According to the ONS, the average full-time worker could expect to pay about 7.8 times their annual earnings on purchasing a home, compared with about 3.5 in the early 1990s.

There is a common misconception that this housing crisis is caused by a shortage of construction. The government recently announced sweeping relaxations of planning laws to spur more housebuilding.

This is likely to benefit property developers far more than prospective homeowners and it misunderstands the fundamental nature of an important problem.

Research by the Bank of England found that nearly all rises in average house prices relative to incomes over the past four decades “can be seen as a result of a sustained, dramatic, and consistently unexpected, decline in real interest rates”.
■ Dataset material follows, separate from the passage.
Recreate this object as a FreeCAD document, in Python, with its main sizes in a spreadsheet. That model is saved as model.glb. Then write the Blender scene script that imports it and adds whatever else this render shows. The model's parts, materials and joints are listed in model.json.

UK house prices are still experiencing a mini-boom, new figures show 

 UK house prices are still experiencing a mini-boom, new figures show 
 (Reuters)

With rates remaining low, banks have been willing to lend more money against the value of homes, pushing prices up.

This leaves the UK exposed to significant falls in house prices when interest rates rise and mortgage debt becomes more expensive.

Average house prices could plunge by one-fifth if there is an unexpected interest rate rise of 1 percentage point which is then is sustained over several years, the Bank of England forecasts.

Cheap debt and rising prices have also handed a vast pile of unearned wealth to those who have enjoyed significant rises in the value of their homes.

A series of policy choices by successive governments have also contributed to the problem.

Right to Buy, introduced by Margaret Thatcher in 1979, was billed as a way to develop a “property-owning democracy”, but the cut-price sell-off of social housing, alongside the failure to replace it has drastically reduced the stock of affordable homes. The Labour government of 1997 to 2010 did little to reverse this trend.

A study by researchers at King's College London found that an influx of billions of pounds flowing into the UK property market through foreign companies has pumped up house price growth by more than a quarter in England and Wales between 1999 and 2014.

It suggests that foreign investment is a significantly larger contributing factor than previously thought towards the crisis.

Successive governments have failed to stem this flow of investors' cash into the UK property market. Meanwhile, home ownership rates have fallen from 73.3 per cent in 2008 to 65 per cent today.

Perhaps the most damaging housing policy of recent years has been Help to Buy. Introduced in 2013 by former chancellor George Osborne, it, has handed government loans of up to 20 per cent of a property's value.

Given that the housing crisis is primarily caused by cheap debt, this policy makes no economic sense, yet it has recently been extended.

It has further pushed up property prices, exacerbating the problem rather than solving it, while generating fat profits for housebuilders and obscene bonuses for their executives. A suspension of stamp duty announced last month could also serve to further boost prices.

A proper debate about how to ensure home-ownership is not determined by privilege and inherited wealth is clearly needed.

But it cannot take place of politicians do not understand the nature of the problem.

Tax reforms could help. Stamp duty is an inefficient tax that discourages property sales. Council tax and business rates are complicated and long overdue an overhaul. Policies such as a Land Value Tax, which would tax the unearned wealth generated by owning property should at least be on the agenda and properly discussed.

Local authorities need to build more social housing and stop letting developers build a tiny proportion of affordable homes in their projects.

More broadly, it would be beneficial to re-evaluate our tendency in the UK to treat residential property as an asset class to be bought and sold for profit rather than as homes to live in.

Given the potential for house prices to fall thanks to a deep recession and rising unemployment, Nationwide is probably sensible to take a more cautious approach to its lending.

But that will come as little comfort to millions of people who see their hopes of ever owning a home disappearing.